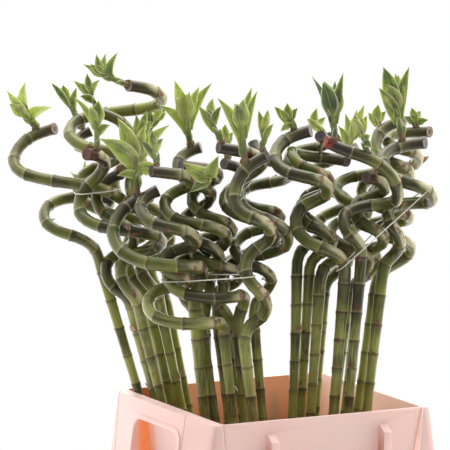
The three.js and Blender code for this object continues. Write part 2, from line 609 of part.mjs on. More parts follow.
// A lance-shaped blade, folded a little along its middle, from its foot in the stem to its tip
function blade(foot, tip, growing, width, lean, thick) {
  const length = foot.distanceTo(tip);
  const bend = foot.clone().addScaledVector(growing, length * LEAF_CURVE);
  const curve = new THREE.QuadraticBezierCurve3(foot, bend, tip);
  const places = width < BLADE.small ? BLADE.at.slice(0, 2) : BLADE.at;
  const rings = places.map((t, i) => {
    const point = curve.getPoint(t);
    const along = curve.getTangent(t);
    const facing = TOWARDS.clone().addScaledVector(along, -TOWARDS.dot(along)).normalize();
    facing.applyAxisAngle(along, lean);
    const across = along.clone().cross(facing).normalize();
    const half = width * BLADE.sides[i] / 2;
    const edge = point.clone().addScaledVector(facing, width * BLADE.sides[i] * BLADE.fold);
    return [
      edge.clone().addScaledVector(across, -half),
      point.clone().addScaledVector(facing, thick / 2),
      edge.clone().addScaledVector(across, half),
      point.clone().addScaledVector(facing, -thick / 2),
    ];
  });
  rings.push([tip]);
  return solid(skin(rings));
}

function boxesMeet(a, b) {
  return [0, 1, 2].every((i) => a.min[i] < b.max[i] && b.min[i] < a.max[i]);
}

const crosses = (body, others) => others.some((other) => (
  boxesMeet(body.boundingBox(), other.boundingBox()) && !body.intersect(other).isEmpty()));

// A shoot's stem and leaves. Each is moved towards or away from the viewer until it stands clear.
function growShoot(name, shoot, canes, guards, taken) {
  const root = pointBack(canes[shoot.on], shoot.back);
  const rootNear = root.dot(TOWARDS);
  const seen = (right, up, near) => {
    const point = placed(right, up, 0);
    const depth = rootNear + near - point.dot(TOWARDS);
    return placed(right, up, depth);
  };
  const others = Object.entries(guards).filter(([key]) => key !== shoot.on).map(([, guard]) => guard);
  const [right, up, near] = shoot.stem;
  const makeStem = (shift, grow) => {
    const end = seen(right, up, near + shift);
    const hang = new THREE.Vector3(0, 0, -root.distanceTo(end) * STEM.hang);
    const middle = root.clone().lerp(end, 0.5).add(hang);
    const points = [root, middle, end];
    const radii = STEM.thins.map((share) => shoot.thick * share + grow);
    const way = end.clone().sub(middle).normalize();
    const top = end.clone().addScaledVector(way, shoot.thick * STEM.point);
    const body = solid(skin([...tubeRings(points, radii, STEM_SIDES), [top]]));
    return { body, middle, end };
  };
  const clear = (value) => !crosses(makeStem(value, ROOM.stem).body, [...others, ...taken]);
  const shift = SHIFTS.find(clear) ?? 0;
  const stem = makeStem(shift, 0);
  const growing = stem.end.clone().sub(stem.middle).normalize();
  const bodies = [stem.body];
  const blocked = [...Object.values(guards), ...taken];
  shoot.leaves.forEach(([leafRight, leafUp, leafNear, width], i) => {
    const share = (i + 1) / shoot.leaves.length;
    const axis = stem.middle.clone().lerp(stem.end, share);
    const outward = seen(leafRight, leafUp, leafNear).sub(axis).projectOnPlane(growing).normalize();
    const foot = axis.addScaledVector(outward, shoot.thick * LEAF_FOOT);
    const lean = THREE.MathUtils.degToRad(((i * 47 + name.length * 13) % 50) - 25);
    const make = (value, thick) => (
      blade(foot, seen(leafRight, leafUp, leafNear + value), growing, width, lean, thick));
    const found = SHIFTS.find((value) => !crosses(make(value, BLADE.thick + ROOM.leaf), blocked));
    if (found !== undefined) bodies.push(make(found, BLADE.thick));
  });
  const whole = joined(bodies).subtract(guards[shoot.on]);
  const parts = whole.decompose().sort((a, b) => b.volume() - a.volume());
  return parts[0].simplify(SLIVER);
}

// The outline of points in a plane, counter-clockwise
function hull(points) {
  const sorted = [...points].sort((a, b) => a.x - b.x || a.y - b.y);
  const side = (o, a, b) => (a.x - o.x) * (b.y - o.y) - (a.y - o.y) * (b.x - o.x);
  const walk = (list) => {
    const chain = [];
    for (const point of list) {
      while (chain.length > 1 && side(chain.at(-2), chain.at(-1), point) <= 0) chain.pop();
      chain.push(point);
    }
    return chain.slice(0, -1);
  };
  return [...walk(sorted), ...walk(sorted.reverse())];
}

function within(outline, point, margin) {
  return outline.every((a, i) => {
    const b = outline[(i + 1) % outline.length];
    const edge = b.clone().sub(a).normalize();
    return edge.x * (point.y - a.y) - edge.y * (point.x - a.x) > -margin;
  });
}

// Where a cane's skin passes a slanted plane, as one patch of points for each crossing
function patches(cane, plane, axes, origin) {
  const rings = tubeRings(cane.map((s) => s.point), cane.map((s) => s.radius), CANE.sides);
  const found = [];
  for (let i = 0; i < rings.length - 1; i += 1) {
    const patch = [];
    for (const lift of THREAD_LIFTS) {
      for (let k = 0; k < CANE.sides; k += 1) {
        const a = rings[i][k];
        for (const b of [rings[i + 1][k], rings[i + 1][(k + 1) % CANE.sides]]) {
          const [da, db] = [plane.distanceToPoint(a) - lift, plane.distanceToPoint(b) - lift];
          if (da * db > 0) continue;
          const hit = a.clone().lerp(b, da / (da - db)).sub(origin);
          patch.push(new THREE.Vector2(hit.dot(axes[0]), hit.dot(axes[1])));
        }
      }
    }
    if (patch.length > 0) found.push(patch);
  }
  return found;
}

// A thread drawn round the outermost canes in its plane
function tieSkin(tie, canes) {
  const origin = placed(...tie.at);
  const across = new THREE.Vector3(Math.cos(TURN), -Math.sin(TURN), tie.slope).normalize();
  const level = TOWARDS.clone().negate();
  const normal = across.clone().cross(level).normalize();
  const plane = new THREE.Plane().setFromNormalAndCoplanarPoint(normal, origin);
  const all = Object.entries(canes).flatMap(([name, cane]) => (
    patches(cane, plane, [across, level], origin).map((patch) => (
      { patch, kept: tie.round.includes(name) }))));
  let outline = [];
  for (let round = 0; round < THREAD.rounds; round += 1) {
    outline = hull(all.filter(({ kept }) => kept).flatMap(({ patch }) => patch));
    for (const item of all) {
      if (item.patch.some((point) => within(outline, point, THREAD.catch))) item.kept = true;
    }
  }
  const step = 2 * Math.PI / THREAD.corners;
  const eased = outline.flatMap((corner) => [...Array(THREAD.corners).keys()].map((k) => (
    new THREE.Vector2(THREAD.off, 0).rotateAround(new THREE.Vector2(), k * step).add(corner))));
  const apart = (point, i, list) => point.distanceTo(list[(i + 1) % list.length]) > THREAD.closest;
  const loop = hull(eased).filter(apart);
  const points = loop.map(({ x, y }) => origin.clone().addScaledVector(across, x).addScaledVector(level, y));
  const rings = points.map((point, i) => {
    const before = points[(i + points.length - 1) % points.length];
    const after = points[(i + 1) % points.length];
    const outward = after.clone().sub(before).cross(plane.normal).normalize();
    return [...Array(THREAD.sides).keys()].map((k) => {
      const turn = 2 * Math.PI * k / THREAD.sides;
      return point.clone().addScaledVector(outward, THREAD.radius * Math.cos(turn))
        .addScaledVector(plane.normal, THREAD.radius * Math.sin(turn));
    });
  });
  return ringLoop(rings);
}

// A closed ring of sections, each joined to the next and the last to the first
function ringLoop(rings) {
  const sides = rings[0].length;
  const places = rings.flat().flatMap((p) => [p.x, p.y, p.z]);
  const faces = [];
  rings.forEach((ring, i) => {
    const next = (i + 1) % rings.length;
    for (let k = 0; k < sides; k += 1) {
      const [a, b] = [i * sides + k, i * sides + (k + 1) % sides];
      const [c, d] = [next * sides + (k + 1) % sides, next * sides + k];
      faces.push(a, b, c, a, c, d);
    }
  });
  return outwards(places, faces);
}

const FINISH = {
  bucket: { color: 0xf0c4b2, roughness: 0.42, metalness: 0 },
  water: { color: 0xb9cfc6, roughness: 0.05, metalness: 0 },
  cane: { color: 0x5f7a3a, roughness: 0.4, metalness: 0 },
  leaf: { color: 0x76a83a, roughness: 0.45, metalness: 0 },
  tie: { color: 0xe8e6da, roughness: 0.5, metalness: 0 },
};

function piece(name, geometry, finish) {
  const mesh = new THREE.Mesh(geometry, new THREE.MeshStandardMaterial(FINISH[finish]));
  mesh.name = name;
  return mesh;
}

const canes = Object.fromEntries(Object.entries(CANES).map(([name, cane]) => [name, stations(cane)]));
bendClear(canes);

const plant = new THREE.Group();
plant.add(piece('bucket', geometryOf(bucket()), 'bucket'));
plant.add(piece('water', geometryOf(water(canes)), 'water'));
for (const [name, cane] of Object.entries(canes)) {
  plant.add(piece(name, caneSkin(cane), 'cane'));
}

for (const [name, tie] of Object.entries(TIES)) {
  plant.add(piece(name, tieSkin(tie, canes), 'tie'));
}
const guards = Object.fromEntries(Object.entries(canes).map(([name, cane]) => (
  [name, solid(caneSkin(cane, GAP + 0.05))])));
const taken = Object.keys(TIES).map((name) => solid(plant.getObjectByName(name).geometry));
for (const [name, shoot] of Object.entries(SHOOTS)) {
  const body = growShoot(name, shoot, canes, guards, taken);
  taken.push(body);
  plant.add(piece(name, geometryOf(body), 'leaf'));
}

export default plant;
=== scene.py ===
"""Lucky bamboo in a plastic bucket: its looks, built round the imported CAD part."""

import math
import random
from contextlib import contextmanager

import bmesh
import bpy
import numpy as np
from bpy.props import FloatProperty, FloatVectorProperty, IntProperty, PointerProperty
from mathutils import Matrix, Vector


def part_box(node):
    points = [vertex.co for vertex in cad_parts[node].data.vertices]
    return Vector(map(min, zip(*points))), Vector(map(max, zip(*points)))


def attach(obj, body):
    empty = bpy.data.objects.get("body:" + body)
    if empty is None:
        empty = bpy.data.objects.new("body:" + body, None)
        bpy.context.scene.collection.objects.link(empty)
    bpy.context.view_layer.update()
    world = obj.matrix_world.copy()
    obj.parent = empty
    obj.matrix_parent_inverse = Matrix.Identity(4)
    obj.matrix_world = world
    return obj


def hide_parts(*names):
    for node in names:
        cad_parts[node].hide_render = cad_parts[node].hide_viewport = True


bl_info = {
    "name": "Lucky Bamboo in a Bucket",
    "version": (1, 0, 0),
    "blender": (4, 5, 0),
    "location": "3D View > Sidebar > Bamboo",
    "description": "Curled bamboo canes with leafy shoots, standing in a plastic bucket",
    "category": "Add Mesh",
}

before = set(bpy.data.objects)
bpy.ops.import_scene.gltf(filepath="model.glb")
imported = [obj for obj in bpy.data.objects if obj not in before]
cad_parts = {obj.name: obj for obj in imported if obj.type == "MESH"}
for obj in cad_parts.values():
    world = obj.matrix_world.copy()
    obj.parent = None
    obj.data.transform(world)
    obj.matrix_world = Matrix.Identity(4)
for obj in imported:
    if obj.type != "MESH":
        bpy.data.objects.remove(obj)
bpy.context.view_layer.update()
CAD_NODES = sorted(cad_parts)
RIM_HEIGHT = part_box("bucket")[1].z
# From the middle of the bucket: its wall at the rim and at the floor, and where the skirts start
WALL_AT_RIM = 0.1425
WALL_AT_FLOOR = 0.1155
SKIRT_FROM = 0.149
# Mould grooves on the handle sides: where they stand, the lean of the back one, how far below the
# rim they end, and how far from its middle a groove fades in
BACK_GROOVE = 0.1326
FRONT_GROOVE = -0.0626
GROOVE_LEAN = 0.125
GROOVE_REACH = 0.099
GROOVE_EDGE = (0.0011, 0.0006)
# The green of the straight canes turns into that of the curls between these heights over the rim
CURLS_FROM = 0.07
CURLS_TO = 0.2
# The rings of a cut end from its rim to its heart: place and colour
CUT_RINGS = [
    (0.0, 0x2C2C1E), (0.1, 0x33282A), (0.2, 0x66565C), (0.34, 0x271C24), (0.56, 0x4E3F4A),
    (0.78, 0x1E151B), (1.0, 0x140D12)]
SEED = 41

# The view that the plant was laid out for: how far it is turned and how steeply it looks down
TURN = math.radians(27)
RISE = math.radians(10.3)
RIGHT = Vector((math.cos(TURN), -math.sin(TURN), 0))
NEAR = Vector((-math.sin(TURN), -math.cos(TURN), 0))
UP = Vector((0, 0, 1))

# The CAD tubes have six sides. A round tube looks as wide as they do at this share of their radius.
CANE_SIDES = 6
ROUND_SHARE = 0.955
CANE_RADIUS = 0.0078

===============

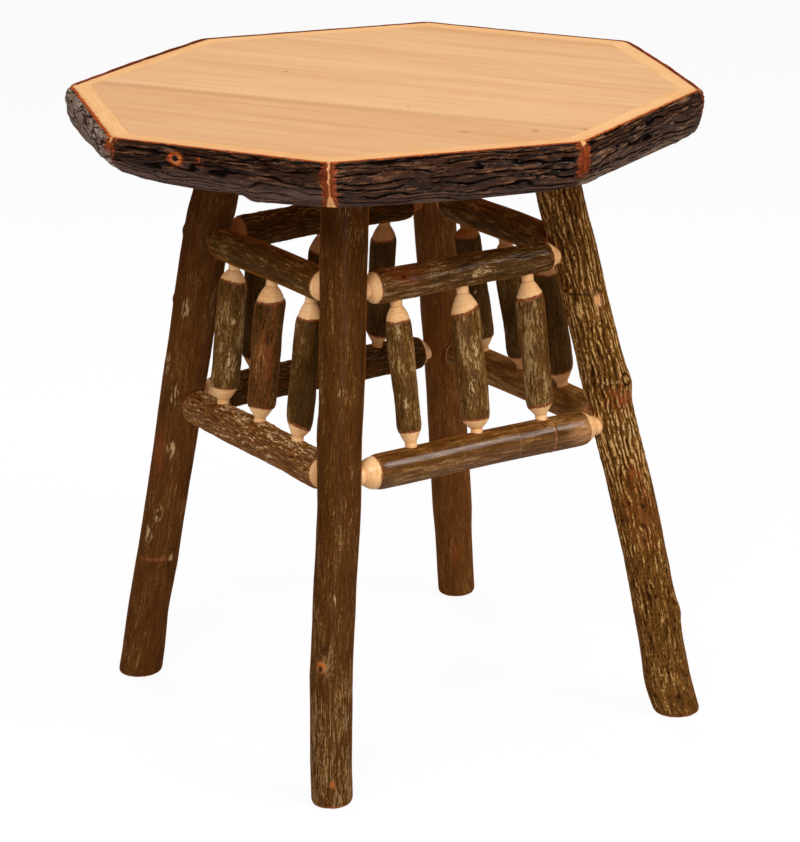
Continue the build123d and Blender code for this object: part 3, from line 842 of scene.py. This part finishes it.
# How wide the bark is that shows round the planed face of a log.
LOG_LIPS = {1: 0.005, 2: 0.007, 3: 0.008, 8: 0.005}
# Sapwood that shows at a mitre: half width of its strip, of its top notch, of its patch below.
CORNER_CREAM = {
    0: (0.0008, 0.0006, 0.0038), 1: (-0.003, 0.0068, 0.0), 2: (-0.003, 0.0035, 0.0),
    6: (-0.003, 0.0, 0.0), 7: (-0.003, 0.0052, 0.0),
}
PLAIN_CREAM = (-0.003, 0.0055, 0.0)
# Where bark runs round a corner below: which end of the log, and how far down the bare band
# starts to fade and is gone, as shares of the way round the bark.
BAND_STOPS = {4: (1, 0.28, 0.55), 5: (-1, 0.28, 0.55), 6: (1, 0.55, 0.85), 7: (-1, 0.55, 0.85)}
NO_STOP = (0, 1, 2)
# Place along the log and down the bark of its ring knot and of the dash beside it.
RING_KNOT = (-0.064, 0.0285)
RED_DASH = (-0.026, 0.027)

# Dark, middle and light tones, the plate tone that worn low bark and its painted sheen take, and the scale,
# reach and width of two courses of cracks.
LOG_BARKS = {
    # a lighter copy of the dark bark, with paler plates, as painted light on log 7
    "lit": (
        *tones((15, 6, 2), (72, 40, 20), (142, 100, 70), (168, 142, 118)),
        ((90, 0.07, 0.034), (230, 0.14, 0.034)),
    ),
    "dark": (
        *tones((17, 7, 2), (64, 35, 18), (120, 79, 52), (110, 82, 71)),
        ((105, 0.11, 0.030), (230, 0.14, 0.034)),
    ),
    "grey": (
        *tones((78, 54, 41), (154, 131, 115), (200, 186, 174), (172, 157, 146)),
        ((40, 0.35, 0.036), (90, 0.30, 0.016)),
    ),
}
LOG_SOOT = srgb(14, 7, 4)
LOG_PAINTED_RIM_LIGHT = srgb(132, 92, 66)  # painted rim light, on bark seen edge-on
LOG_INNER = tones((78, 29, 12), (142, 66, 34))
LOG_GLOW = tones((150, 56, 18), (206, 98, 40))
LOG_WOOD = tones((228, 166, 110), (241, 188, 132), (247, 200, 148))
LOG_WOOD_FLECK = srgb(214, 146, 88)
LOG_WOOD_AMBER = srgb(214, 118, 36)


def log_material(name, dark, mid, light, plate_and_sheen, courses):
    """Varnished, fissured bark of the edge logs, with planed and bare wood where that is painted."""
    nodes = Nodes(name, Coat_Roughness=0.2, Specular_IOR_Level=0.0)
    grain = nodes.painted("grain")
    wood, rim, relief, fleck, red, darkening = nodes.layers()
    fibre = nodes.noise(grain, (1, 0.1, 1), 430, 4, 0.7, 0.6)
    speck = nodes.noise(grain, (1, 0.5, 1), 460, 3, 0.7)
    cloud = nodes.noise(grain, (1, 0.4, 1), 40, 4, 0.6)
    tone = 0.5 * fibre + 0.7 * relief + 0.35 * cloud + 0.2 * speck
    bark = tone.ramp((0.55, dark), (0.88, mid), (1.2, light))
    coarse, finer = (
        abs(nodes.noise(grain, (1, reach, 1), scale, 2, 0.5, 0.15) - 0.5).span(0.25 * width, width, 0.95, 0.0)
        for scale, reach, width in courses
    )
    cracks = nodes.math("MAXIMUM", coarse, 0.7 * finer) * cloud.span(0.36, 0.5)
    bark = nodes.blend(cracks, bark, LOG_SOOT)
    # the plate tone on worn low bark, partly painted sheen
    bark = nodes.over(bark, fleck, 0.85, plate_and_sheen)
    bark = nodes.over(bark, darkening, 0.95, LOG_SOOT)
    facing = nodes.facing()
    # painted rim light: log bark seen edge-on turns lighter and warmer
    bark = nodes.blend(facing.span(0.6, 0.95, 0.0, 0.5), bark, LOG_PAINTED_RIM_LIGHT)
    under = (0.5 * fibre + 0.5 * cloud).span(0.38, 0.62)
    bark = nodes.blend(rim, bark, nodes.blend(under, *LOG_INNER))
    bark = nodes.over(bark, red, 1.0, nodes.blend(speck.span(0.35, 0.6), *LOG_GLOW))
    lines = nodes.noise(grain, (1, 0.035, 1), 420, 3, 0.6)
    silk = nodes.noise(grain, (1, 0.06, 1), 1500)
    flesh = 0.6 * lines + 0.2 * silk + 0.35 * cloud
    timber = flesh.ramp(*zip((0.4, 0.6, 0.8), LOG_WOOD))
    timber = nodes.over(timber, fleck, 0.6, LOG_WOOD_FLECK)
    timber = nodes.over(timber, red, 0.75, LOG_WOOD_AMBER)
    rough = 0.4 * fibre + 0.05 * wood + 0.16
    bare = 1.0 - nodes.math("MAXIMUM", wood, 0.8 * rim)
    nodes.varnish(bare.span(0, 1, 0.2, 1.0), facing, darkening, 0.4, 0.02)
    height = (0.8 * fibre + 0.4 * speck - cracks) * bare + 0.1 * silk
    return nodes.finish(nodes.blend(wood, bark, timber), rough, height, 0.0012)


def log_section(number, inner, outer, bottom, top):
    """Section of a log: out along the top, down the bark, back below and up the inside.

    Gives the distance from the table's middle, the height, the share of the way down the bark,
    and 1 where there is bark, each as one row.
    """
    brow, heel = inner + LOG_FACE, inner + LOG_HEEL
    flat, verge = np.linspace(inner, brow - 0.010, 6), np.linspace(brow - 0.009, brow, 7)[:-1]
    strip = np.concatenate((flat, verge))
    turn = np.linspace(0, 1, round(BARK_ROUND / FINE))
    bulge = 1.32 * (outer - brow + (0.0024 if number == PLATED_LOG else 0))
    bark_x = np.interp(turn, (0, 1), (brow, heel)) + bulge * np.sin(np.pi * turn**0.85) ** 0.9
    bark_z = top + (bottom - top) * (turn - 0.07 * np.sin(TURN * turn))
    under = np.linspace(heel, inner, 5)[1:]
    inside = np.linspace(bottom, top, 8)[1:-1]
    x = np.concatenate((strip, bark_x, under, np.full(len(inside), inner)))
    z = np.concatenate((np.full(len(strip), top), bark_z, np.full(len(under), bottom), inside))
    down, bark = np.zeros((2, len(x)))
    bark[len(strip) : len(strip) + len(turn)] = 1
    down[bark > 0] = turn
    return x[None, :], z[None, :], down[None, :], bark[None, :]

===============

> STATED GOAL: Your task is to extract exactly the lines starting at the line with "for (const [name, tie]" and ending at the line with "points = [vertex.co", including both ends, and no other lines.

> SOLUTION:
for (const [name, tie] of Object.entries(TIES)) {
  plant.add(piece(name, tieSkin(tie, canes), 'tie'));
}
const guards = Object.fromEntries(Object.entries(canes).map(([name, cane]) => (
  [name, solid(caneSkin(cane, GAP + 0.05))])));
const taken = Object.keys(TIES).map((name) => solid(plant.getObjectByName(name).geometry));
for (const [name, shoot] of Object.entries(SHOOTS)) {
  const body = growShoot(name, shoot, canes, guards, taken);
  taken.push(body);
  plant.add(piece(name, geometryOf(body), 'leaf'));
}

export default plant;
=== scene.py ===
"""Lucky bamboo in a plastic bucket: its looks, built round the imported CAD part."""

import math
import random
from contextlib import contextmanager

import bmesh
import bpy
import numpy as np
from bpy.props import FloatProperty, FloatVectorProperty, IntProperty, PointerProperty
from mathutils import Matrix, Vector


def part_box(node):
    points = [vertex.co for vertex in cad_parts[node].data.vertices]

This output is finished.